Two plans of unprecedented scope are on the table, aimed at protecting vast, pristine waters and 16,000 species from human predation.
But whether one scheme, both -- or none -- gets approval is unclear, given Russian and Chinese concerns that the restrictions are too draconian.
One proposal, floated by the United States and New Zealand, would cover 1.6 million square kilometres of the Ross Sea, the deep bay on Antarctica's Pacific side.
The other, backed by Australia, France and the European Union (EU), would protect 1.9 million sq. Km of coastal seas off East Antarctica, on the frozen continent's Indian Ocean side.
The CCAMLR is a treaty tasked with overseeing conservation and sustainable exploitation of the resources of the Southern Ocean.
It aims to fill a gap left by the Antarctic Treaty that came into force in 1961, which addressed the land of the continent but not its surrounding waters.
For nearly all of its 32 years, the CCAMLR -- pronounced "cam-lar" -- has barely flickered on the world's political radar.
But that is now changing as the world's fish stocks reel from decades of plundering and industrial trawlers venture ever farther to feed the planet's surging population.

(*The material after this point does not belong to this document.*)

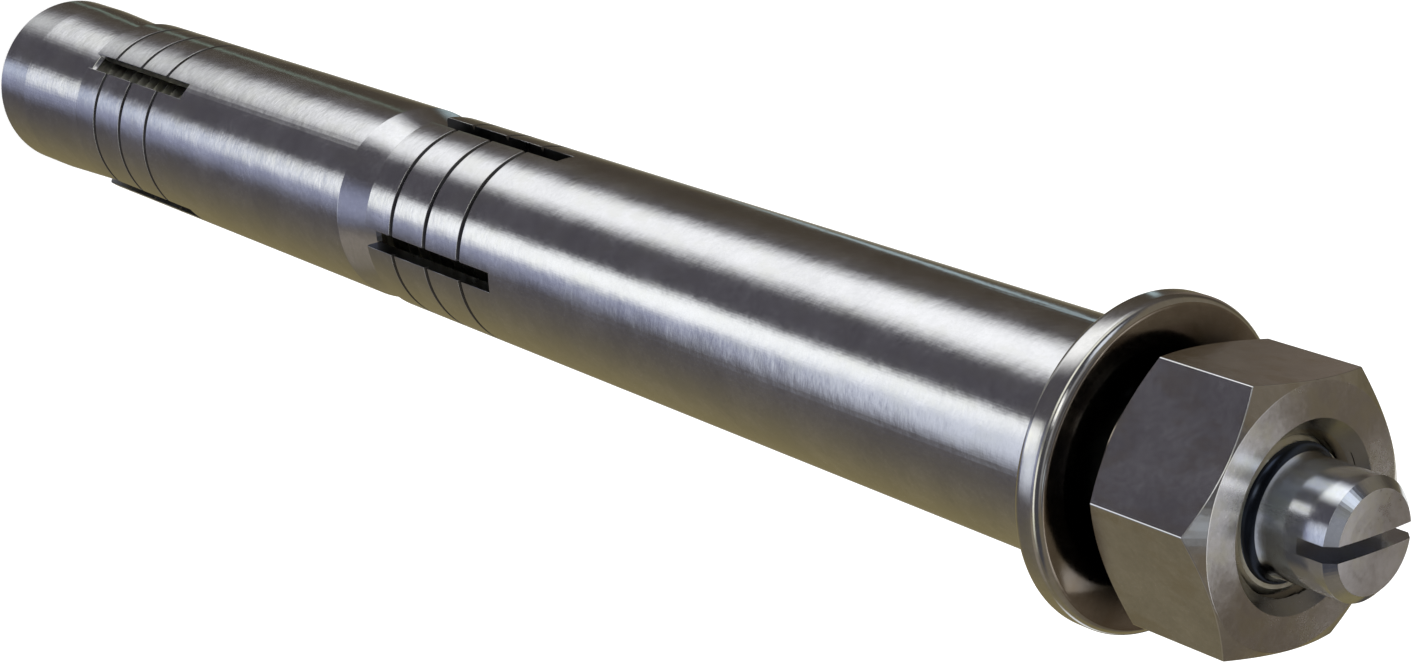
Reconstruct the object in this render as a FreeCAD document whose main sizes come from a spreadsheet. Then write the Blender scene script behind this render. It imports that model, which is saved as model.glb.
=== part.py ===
import FreeCAD, Part
import Sketcher
import os
import math

# Double expansion sleeve anchor, standing on the flat end of its cone nut.
# Millimetres, +Z along the stud from the cone nut to the slotted pin end.

doc = FreeCAD.newDocument("expansion_anchor")
sheet = doc.addObject("Spreadsheet::Sheet", "Dims")

DIMS = [
    # radii, from the stud outwards
    ("stud_radius", 6.0, "over the thread crests"),
    ("guide_clearance", 0.3, "sleeve bores over the stud"),
    ("slotted_bore_step", 1.25, "thin walled bore over the guide bore"),
    ("sleeve_wall", 1.45, "wall of the slotted length"),
    ("cone_rim_step", 0.1, "cone nut rim under the outside of the sleeves"),
    ("washer_overhang", 3.35, "washer beyond the outside of the sleeves"),
    ("washer_hole_clearance", 0.5, "washer hole over the stud"),
    ("nut_wall", 3.5, "nut flats beyond the thread crests"),
    ("nut_collar_step", 1.0, "washer face of the nut inside its flats"),
    ("nut_thread_gap", 0.06, "nut thread over the stud crests"),
    ("nut_lead_in", 0.8, "countersink at both nut faces"),
    ("thread_end_drop", 0.7, "bevel at the thread end, inwards"),
    ("pin_step", 0.93, "pin inside the thread end bevel"),
    # lengths, from the cone nut to the pin end
    ("cone_shoulder_height", 5.7, "plain rim of the cone nut"),
    ("nut_taper_length", 11.8, "cone nut rim to the front sleeve mouth"),
    ("front_sleeve_length", 51.3, "mouth to the start of the sleeve cone"),
    ("sleeve_cone_length", 4.6, "start of the sleeve cone to the rear mouth"),
    ("rear_sleeve_length", 86.5, "rear mouth to the washer"),
    ("washer_thickness", 2.6, "flat washer"),
    ("nut_washer_gap", 1.6, "washer to the washer face of the nut"),
    ("nut_collar_thickness", 0.9, "washer face under the hexagon"),
    ("nut_thickness", 10.1, "hexagon"),
    ("thread_end_depth", 1.2, "thread end below the nut's upper face"),
    ("thread_end_bevel_length", 0.5, "thread end bevel along the stud"),
    ("pin_length", 7.2, "pin beyond the thread end"),
    # expansion sleeves
    ("thin_wall_length", 26.0, "length of the thin walled bore"),
    ("bore_shoulder_length", 1.25, "cone that closes the thin walled bore"),
    ("slot_length", 19.5, "expansion slot from the mouth"),
    ("slot_width", 1.75, "expansion slot"),
    ("slot_count", 4, "expansion slots round each sleeve"),
    ("rear_slot_angle", 46.8, "rear sleeve slots against the front ones"),
    ("first_groove_offset", 4.3, "mouth to the first groove"),
    ("groove_pitch", 5.3, "groove to groove"),
    ("groove_count", 3, "grooves on each sleeve"),
    ("groove_width", 0.6, "groove at the outside"),
    ("groove_depth", 0.4, "groove"),
    ("front_mouth_bevel", 0.9, "inside bevel of the front sleeve mouth"),
    ("rear_mouth_bevel", 0.3, "inside bevel of the rear sleeve mouth"),
    ("edge_break", 0.2, "small bevel on turned outside edges"),
    # cones
    ("front_cone_clearance", 0.05, "cone nut tip inside the front mouth bevel"),
    ("rear_cone_clearance", 0.1, "sleeve cone tip inside the rear mouth bevel"),
    ("front_tip_entry", 0.3, "cone nut tip past the front mouth"),
    ("rear_tip_entry", 0.25, "sleeve cone tip past the rear mouth"),
    ("cone_tip_bevel", 0.35, "bevel on the small end of both cones"),
    ("cone_end_countersink", 0.8, "lead in at the open end of the cone nut"),
    ("stud_end_recess", 1.2, "stud end inside the cone nut"),
    ("stud_end_bevel", 1.0, "bevel on the hidden stud end"),
    # pin end
    ("pin_root_fillet", 0.5, "round between thread end and pin"),
    ("pin_bevel", 0.7, "bevel on the pin end"),
    ("pin_slot_width", 1.15, "driver slot in the pin end"),
    ("pin_slot_depth", 3.0, "driver slot in the pin end"),
    ("pin_slot_angle", 43.0, "driver slot about the axis, from +X"),
    # washer and nut
    ("washer_rim_bevel", 0.3, "broken outside edges"),
    ("nut_bevel_reach", 0.9, "how far the corner bevel runs along a corner"),
    ("nut_bevel_angle", 30.0, "corner bevel, degrees from the nut face"),
    ("nut_corner_angle", 38.1, "a nut corner about the axis, from +X"),
]

VALUES = {}
for row, (alias, value, note) in enumerate(DIMS, start=1):
    sheet.set("A%d" % row, alias.replace("_", " "))
    sheet.set("B%d" % row, repr(value))
    sheet.set("C%d" % row, note)
    sheet.setAlias("B%d" % row, alias)
    VALUES[alias] = float(value)
doc.recompute()


class Size:
    """A number together with the spreadsheet expression that gives it."""

    def __init__(self, value, text):
        self.value = float(value)
        self.text = text

    def __add__(self, other):
        other = as_size(other)
        return Size(self.value + other.value, "(%s + %s)" % (self.text, other.text))

    def __sub__(self, other):
        other = as_size(other)
        return Size(self.value - other.value, "(%s - %s)" % (self.text, other.text))

    def __mul__(self, other):
        other = as_size(other)
        return Size(self.value * other.value, "%s * %s" % (self.text, other.text))

    def __truediv__(self, other):
        other = as_size(other)
        return Size(self.value / other.value, "%s / %s" % (self.text, other.text))


def as_size(item):
    if isinstance(item, Size):
        return item
    return Size(item, repr(float(item)))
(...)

"Fishing has so accelerated on many parts of the globe that 85 percent of fish stocks are over-exploited," said Andrea Kavanagh, in charge of the Southern Ocean Sanctuaries campaign at the US green research group Pew Environment.
"Creating those protecting areas would more than double the amount of protected oceans in the world."
Robert Calcagno, director of the Monaco Oceanographic Institute, said the waters around Antarctica were a vital link in the ecological web.
"The Southern Ocean is of major importance, given its wealth of biodiversity, including fish that can live in waters below zero degrees (Celsius, 32 degrees Fahrenheit)," he said.